Les autorités russes ont ensuite augmenté la mise, annonçant que Navalny avait violé les termes d’une peine avec sursis dans l’une de ses condamnations pour détournement de fonds alors qu’il était en Allemagne, et qu’il serait arrêté s’il rentrait chez lui.
Mais rester à l’étranger n’était pas dans sa nature. Navalny et son épouse sont montés à bord d’un avion à destination de Moscou le 17 janvier 2021. En un peu plus de deux semaines, il a été jugé, reconnu coupable et condamné à 2 ans et demi de prison.
Les événements ont déclenché des manifestations massives qui ont atteint les coins les plus reculés de la Russie et ont vu plus de 10 000 personnes arrêtées par la police.

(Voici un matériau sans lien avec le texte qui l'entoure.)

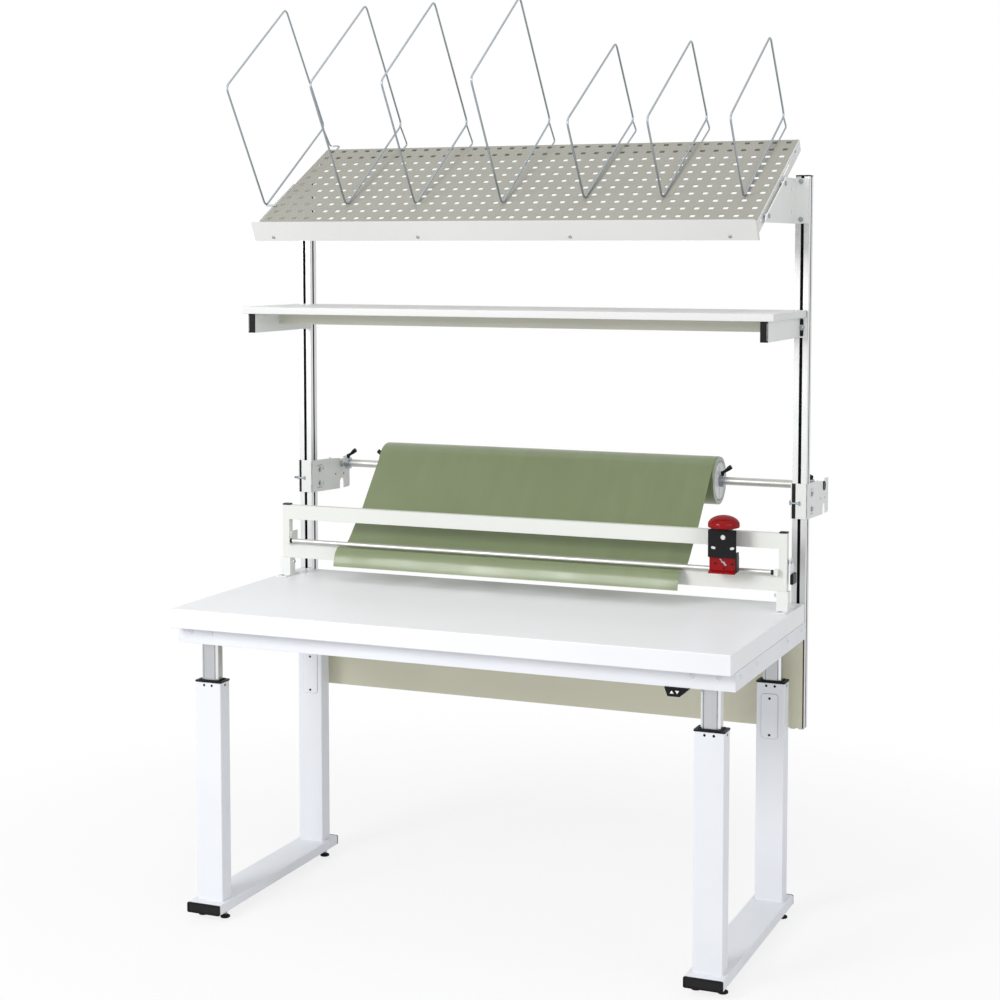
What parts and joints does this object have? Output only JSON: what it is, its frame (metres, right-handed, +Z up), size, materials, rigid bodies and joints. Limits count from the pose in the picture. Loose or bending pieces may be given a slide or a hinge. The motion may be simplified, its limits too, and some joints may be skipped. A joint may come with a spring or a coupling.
{
  "type": "packing table",
  "caption": "Height-adjustable packing table with slotted uprights, a shelf, a tilted perforated tray with wire dividers, and a film roll with a sliding cutter.",
  "frame": {"origin": "on the floor, under the middle of the whole table's outer size", "axes": "+X to the user's right along the worktop, +Y away from the user, +Z up"},
  "size_m": [1.5276, 0.956, 2.4277],
  "materials": {
    "white_paint": "satin powder coat",
    "grey_paint": "satin powder coat",
    "beige_panel": "painted board",
    "black_plastic": "moulded",
    "red_plastic": "moulded",
    "aluminium": "anodised",
    "zinc": "zinc plated",
    "green_film": "wound film",
    "laminate": "laminated board",
    "white_plastic": "moulded"
  },
  "bodies": {
    "floor_base": {"runner_left": "white_paint", "runner_cap_left_front": "black_plastic", "feet_left_front": "black_plastic", "outer_column_left_front": "white_paint", "guide_collar_left_front": "black_plastic", "runner_cap_left_rear": "black_plastic", "feet_left_rear": "black_plastic", "outer_column_left_rear": "white_paint", "guide_collar_left_rear": "black_plastic", "runner_right": "white_paint", "runner_cap_right_front": "black_plastic", "feet_right_front": "black_plastic", "outer_column_right_front": "white_paint", "guide_collar_right_front": "black_plastic", "runner_cap_right_rear": "black_plastic", "feet_right_rear": "black_plastic", "outer_column_right_rear": "white_paint", "guide_collar_right_rear": "black_plastic"},
    "table": {"table_frame": "white_paint", "worktop": "laminate", "handset": "black_plastic", "rear_panel": "beige_panel", "shelf_board": "grey_paint", "shelf_frame": "grey_paint", "tray": "grey_paint", "tray_lip": "grey_paint", "cutter_frame": "white_paint", "cutter_rod": "zinc", "film_web": "green_film", "inner_column_left_front": "aluminium", "inner_column_left_rear": "aluminium", "upright_left": "aluminium", "tray_bracket_left": "grey_paint", "roll_bracket_left": "grey_paint", "cutter_socket_left": "grey_paint", "inner_column_right_front": "aluminium", "inner_column_right_rear": "aluminium", "upright_right": "aluminium", "tray_bracket_right": "grey_paint", "roll_bracket_right": "grey_paint", "cutter_socket_right": "grey_paint", "divider_1": "zinc", "divider_2": "zinc", "divider_3": "zinc", "divider_4": "zinc", "divider_5": "zinc", "divider_6": "zinc", "divider_7": "zinc"},
    "roll": {"roll_shaft": "zinc", "film_spool": "white_plastic", "film_roll": "green_film"},
    "carriage": {"carriage_body": "black_plastic", "carriage_shoe": "red_plastic", "carriage_knob": "red_plastic"},
    "clamp_lever_body": {"clamp_lever": "black_plastic"},
    "rocker": {"handset_rocker": "black_plastic"},
    "lever_left_bracket": {"wing_lever_left_bracket": "black_plastic"},
    "lever_left_hub": {"wing_lever_left_hub": "black_plastic"},
    "lever_right_hub": {"wing_lever_right_hub": "black_plastic"},
    "lever_right_bracket": {"wing_lever_right_bracket": "black_plastic"}
  },
  "joints": [
    {"name": "table_lift", "type": "slide", "parent": "floor_base", "child": "table", "axis": [0, 0, 1], "range_m": [-0.095, 0.3]},
    {"name": "roll_spin", "type": "hinge", "parent": "table", "child": "roll", "pos_m": [0.0065, 0.412, 1.122], "axis": [1, 0, 0], "continuous": true},
    {"name": "carriage_slide", "type": "slide", "parent": "table", "child": "carriage", "axis": [1, 0, 0], "range_m": [-1.25, 0.09]},
    {"name": "clamp_lever_turn", "type": "hinge", "parent": "table", "child": "clamp_lever_body", "pos_m": [0.7408, 0.107, 0.958], "axis": [1, 0, 0], "range_deg": [0, 60]},
    {"name": "rocker_tilt", "type": "hinge", "parent": "table", "child": "rocker", "pos_m": [0.6095, -0.4385, 0.7242], "axis": [1, 0, 0], "range_deg": [-4, 4], "stiffness_Nm_per_rad": 0.1},
    {"name": "wing_lever_left_bracket_turn", "type": "hinge", "parent": "roll", "child": "lever_left_bracket", "pos_m": [-0.6805, 0.412, 1.139], "axis": [0, 0, 1], "range_deg": [0, 125]},
    {"name": "wing_lever_left_hub_turn", "type": "hinge", "parent": "roll", "child": "lever_left_hub", "pos_m": [-0.5571, 0.412, 1.139], "axis": [0, 0, 1], "range_deg": [0, 95]},
    {"name": "wing_lever_right_hub_turn", "type": "hinge", "parent": "roll", "child": "lever_right_hub", "pos_m": [0.4761, 0.412, 1.139], "axis": [0, 0, 1], "range_deg": [0, 95]},
    {"name": "wing_lever_right_bracket_turn", "type": "hinge", "parent": "roll", "child": "lever_right_bracket", "pos_m": [0.7245, 0.412, 1.139], "axis": [0, 0, 1], "range_deg": [0, 170]}
  ]
}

Lorsque Poutine a envoyé des troupes envahir l’Ukraine le 24 février 2022, Navalny a fermement condamné la guerre dans ses publications sur les réseaux sociaux depuis sa prison et lors de ses comparutions devant le tribunal.
Moins d’un mois après le début de la guerre, il a été condamné à neuf ans supplémentaires pour détournement de fonds et outrage au tribunal dans une affaire que lui et ses partisans ont rejetée comme fabriquée de toutes pièces.
Les enquêteurs ont immédiatement lancé une nouvelle enquête et, en août 2023, Navalny a été reconnu coupable d’extrémisme et condamné à 19 ans de prison.
Après s’être promené dans la prison vendredi, il s’est senti mal et a perdu connaissance, selon le Service fédéral pénitentiaire. Une ambulance est arrivée pour tenter de le réanimer, mais il est décédé. La cause du décès serait « sous enquête ».